The journey from a cryptography paper to a working blockchain has been long, and that matters, because this is not a trend built on slogans, it is a design path built on real constraints. Ethereum’s docs describe zero-knowledge proofs as a broader primitive that later evolved into practical proof systems such as zk-SNARKs, which are succinct, non-interactive, and designed so verification is fast even when the original computation was heavy. That shift is what allowed blockchains to stop asking the whole world to re-run every computation and instead ask the world to verify a compact mathematical guarantee. Zcash used this same family of ideas to protect transaction information, while later blockchain systems extended the model toward scaling, smart contracts, and off-chain computation. In other words, the story begins with privacy, but it grows into something larger: a way to compress trust, reduce unnecessary exposure, and make networks feel lighter without making them weaker.

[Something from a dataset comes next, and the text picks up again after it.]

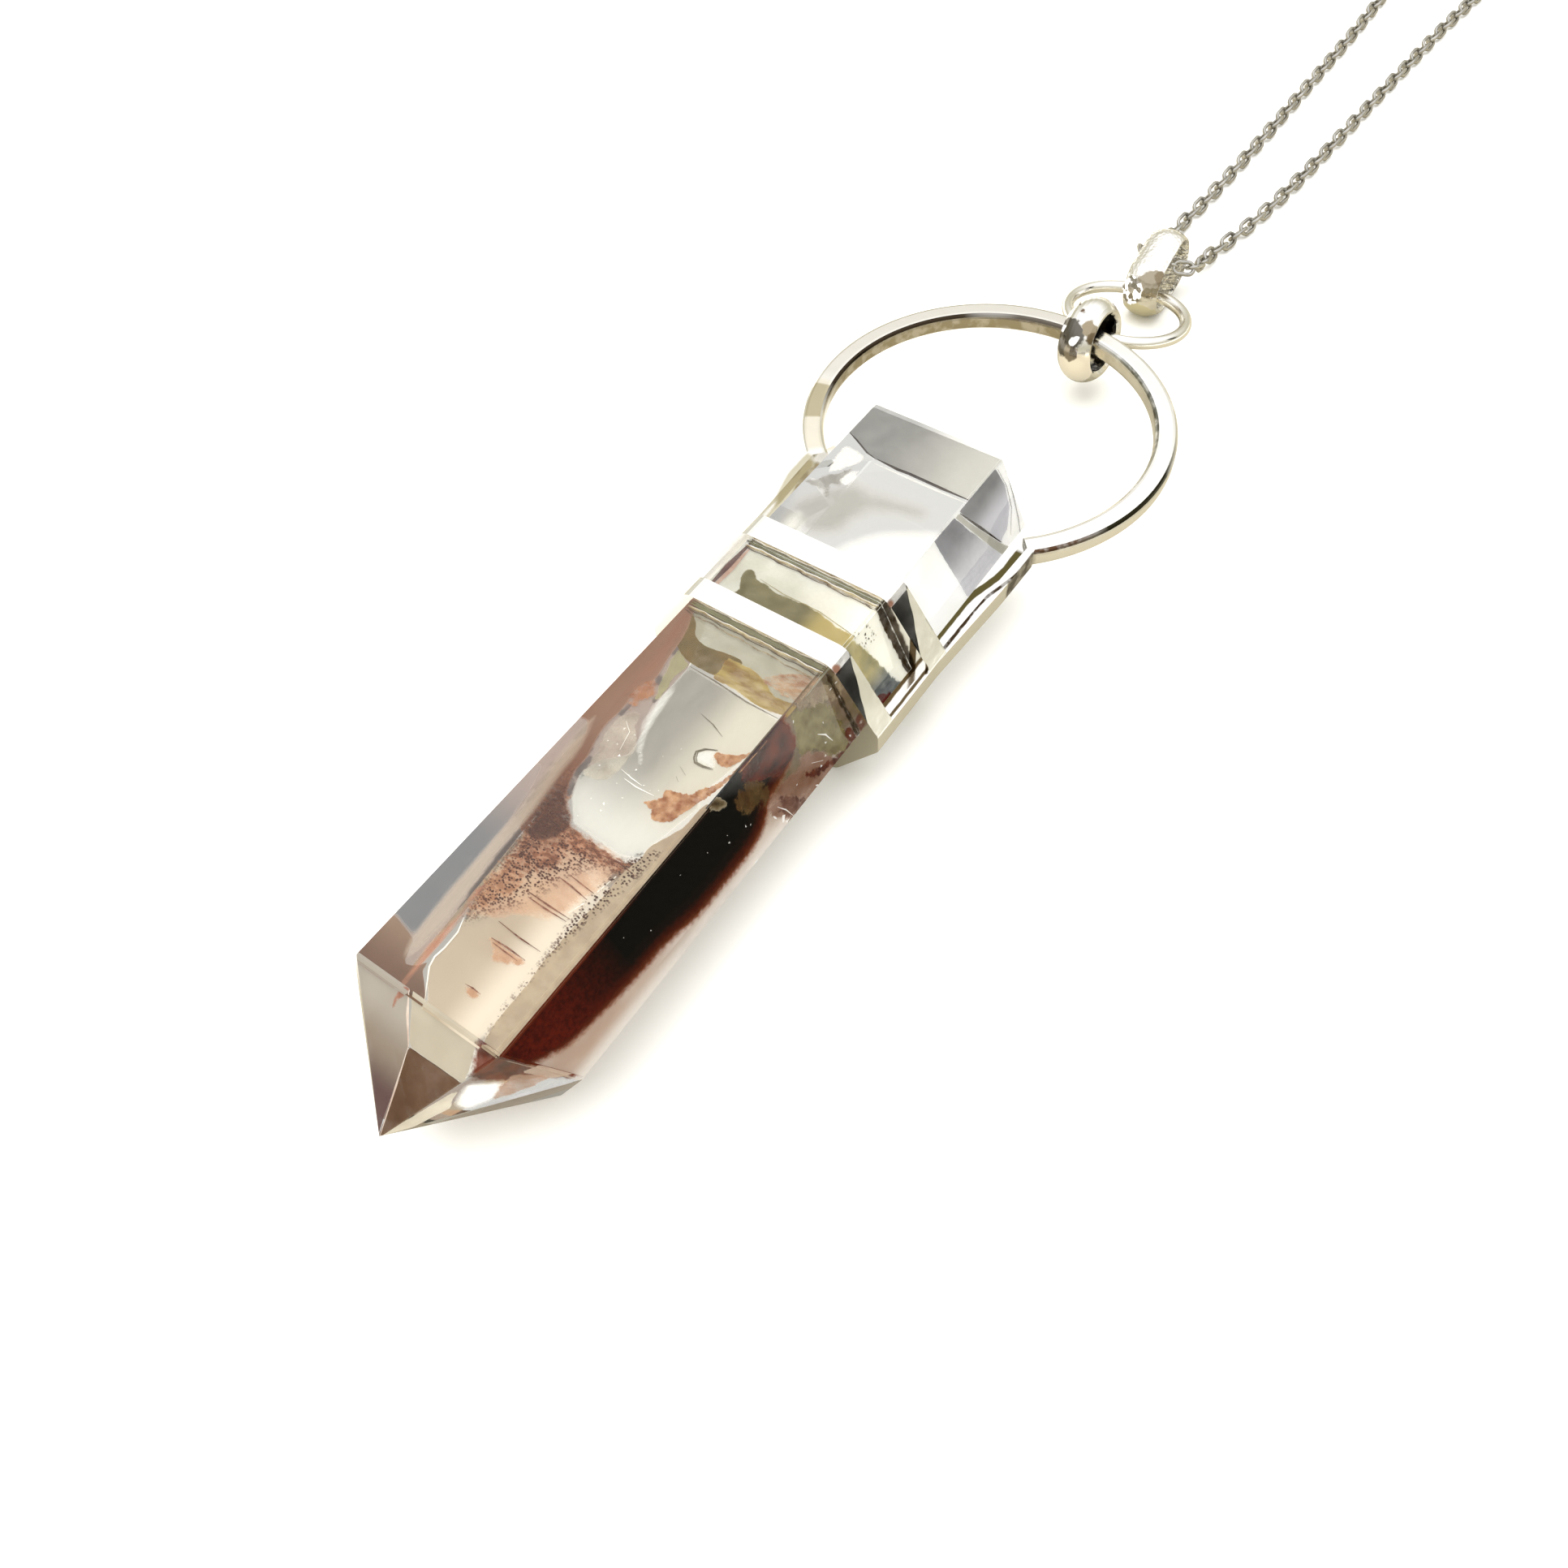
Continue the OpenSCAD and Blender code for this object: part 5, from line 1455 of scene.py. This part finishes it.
def make_room():
    """A studio room with a bright ceiling. What the crystal bends into view of it is greyer, as a lamp
    lights the table alone, and one dark card stands far off to the right for the silver to mirror. Seen
    straight, the room is a plain pale backdrop."""
    world = bpy.data.worlds.new("studio_room")
    world.use_nodes = True
    tree = world.node_tree
    tree.nodes.clear()
    direction = add(tree, "TexCoord")["Generated"]
    height = add(tree, "SeparateXYZ", {"Vector": direction})["Z"]
    room = add(tree, "ValToRGB", {"Fac": height}, [
        (0, "#C4C0AE"), (0.2, "#B4B09C"), (0.45, "#D6D4CC"), (0.7, "#FFFFFF"),
    ])["Color"]
    patches = add(tree, "TexNoise", {"Vector": direction, "Scale": 1.6, "Detail": 1})["Fac"]
    patchy = add(tree, "MapRange", {
        "Value": patches, "From Min": 0.35, "From Max": 0.65, "To Min": -0.12, "To Max": 0.12,
    })["Result"]
    shifted = add(tree, "Math", {0: height, 1: patchy}, operation="ADD")["Value"]
    bent = add(tree, "ValToRGB", {"Fac": shifted}, [
        (0, "#6C7072"), (0.3, "#8E9294"), (0.6, "#BFC1C1"), (0.8, "#DEDDDA"), (1, "#F4F2EE"),
    ])["Color"]
    card = add(tree, "VectorMath", {0: direction, 1: CARD_DIRECTION}, operation="DOT_PRODUCT")["Value"]
    shade = add(tree, "MapRange", {
        "Value": card, "From Min": CARD_EDGE, "From Max": CARD_EDGE + CARD_SOFTNESS,
        "To Min": 1, "To Max": CARD_SHADE,
    })["Result"]
    mirrored = add(tree, "VectorMath", {0: room, "Scale": shade}, operation="SCALE")["Vector"]
    ray = add(tree, "LightPath")
    seen = tint(tree, mirrored, bent, ray["Is Transmission Ray"])
    backdrop = tint(tree, seen, "#DBD9D4", ray["Is Camera Ray"])
    sky = add(tree, "Background", {"Color": backdrop, "Strength": SKY_STRENGTH})["Background"]
    add(tree, "OutputWorld", {"Surface": sky})
    bpy.context.scene.world = world


def add_softbox(name, place, target, size, power, colour):
    """Adds a soft lamp at a place, turned to a target. Neither the silver nor the crystal shows its
    shape."""
    data = bpy.data.lights.new(name, "AREA")
    data.shape = "RECTANGLE"
    data.size, data.size_y = (side * MM for side in size)
    data.energy = power
    data.color = linear(colour)[:3]
    light = bpy.data.objects.new(name, data)
    aim = (Vector(target) - Vector(place)).to_track_quat("-Z", "Y")
    light.matrix_world = Matrix.Translation(Vector(place) * MM) @ aim.to_matrix().to_4x4()
    light.visible_transmission = False
    light.visible_glossy = False
    bpy.context.scene.collection.objects.link(light)


def finish_node(node, material):
    """Gives a node of the frame its material."""
    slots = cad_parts[node].data.materials
    slots.clear()
    slots.append(material)


make_camera()
make_table()
make_room()
add_softbox("overhead_softbox", (-200, 200, 800), (0, 20, 0), (1300, 1300), 11, "#FFFDF8")
bpy.context.scene.view_settings.view_transform = "Standard"

silver = sterling_silver()
finish_node("jump_ring", silver)
finish_node("clasp", silver)
finish_node("silver_frame", creased_silver())
finish_node("ring_link", domed_silver("polished_cast_silver", RING_LINK_SPOTS))
finish_node("chain_bail", domed_silver("hammered_cast_silver", BAIL_SPOTS, BAIL_HAMMERED))
finish_node("crystal_point", polished_quartz())
make_chain(chain_silver())
lay_inclusions()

3. HOW THE SYSTEM ACTUALLY WORKS

At the center of a ZK blockchain is a clean division of labor that feels almost poetic once you see it clearly. Users submit transactions, a sequencer orders and batches them, a prover builds a cryptographic proof that the batch was executed correctly, and an on-chain verifier checks the proof before accepting the new state. Ethereum’s rollup documentation says ZK-rollups move computation and state storage off-chain, then post a minimal summary and proof to mainnet, while Polygon’s zkEVM architecture shows the same structure in a more concrete way with a trusted sequencer, a trusted aggregator, and a consensus contract on L1. ZKsync describes a similar modular stack, where the node processes transactions, the circuits define what can be verified, the prover constructs the proof, and the smart contracts verify it on Ethereum. This is the heart of the architecture, and the reason it exists is simple: the chain does not need to re-do the work if it can verify that the work was done correctly. That one shift is what creates both scale and integrity at the same time.

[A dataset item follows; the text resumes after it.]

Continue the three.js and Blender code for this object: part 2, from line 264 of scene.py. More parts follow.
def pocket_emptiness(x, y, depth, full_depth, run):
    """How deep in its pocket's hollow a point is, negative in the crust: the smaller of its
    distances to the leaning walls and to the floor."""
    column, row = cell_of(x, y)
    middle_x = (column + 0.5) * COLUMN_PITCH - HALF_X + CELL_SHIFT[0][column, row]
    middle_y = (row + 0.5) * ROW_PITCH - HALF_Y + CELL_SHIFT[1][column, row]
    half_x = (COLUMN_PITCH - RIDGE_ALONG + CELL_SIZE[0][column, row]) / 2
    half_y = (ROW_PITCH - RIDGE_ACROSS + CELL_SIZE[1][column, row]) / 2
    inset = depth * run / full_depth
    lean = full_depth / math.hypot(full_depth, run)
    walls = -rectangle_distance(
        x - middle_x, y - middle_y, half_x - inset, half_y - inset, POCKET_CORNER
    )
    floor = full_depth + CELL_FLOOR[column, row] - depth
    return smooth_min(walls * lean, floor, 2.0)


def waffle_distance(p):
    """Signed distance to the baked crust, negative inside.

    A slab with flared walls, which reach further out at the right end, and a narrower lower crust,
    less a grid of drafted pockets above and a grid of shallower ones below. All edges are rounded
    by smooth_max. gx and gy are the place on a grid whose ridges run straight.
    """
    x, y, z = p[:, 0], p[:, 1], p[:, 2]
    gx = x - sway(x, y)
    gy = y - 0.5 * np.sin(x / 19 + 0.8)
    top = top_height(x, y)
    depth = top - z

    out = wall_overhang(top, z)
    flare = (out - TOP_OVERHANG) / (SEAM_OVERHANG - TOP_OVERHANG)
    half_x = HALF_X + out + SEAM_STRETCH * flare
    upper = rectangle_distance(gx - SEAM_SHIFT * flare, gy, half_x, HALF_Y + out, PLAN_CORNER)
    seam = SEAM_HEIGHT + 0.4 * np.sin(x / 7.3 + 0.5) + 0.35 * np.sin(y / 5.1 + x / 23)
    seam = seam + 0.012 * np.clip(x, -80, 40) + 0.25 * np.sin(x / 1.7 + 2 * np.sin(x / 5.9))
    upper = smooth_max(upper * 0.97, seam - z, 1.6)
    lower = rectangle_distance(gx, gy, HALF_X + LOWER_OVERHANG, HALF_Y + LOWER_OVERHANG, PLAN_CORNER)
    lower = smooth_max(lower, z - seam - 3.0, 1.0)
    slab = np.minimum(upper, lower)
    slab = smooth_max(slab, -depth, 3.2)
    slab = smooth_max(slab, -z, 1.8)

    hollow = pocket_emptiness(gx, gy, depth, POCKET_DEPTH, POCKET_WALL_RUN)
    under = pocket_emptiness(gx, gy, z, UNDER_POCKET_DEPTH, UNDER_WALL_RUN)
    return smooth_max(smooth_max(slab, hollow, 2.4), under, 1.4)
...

4. WHY THE ARCHITECTURE WAS BUILT THIS WAY

The architecture is built this way because blockchains have always carried a painful tradeoff between openness, cost, and speed, and ZK systems try to soften that tradeoff without breaking the promise of decentralization. Ethereum’s scaling documentation says rollups increase throughput by moving computation off-chain, and its data-availability docs make an important point: even when validity proofs are strong, the network still needs data availability so the state can be reconstructed and users can interact safely with the chain. ZKsync says the same thing in its own architecture notes, explaining that if state data is unknown to observers, users can lose the ability to continue without trusting a validator, which is exactly why data availability sits beside proof verification instead of being replaced by it. Polygon’s docs also show that the proof system, sequencer, and consensus contract are not random parts but linked roles in one system, each one covering a different weakness in the others. That is why ZK blockchain design feels careful rather than flashy, because every layer exists to keep the promise of the layer above it from collapsing under real-world pressure.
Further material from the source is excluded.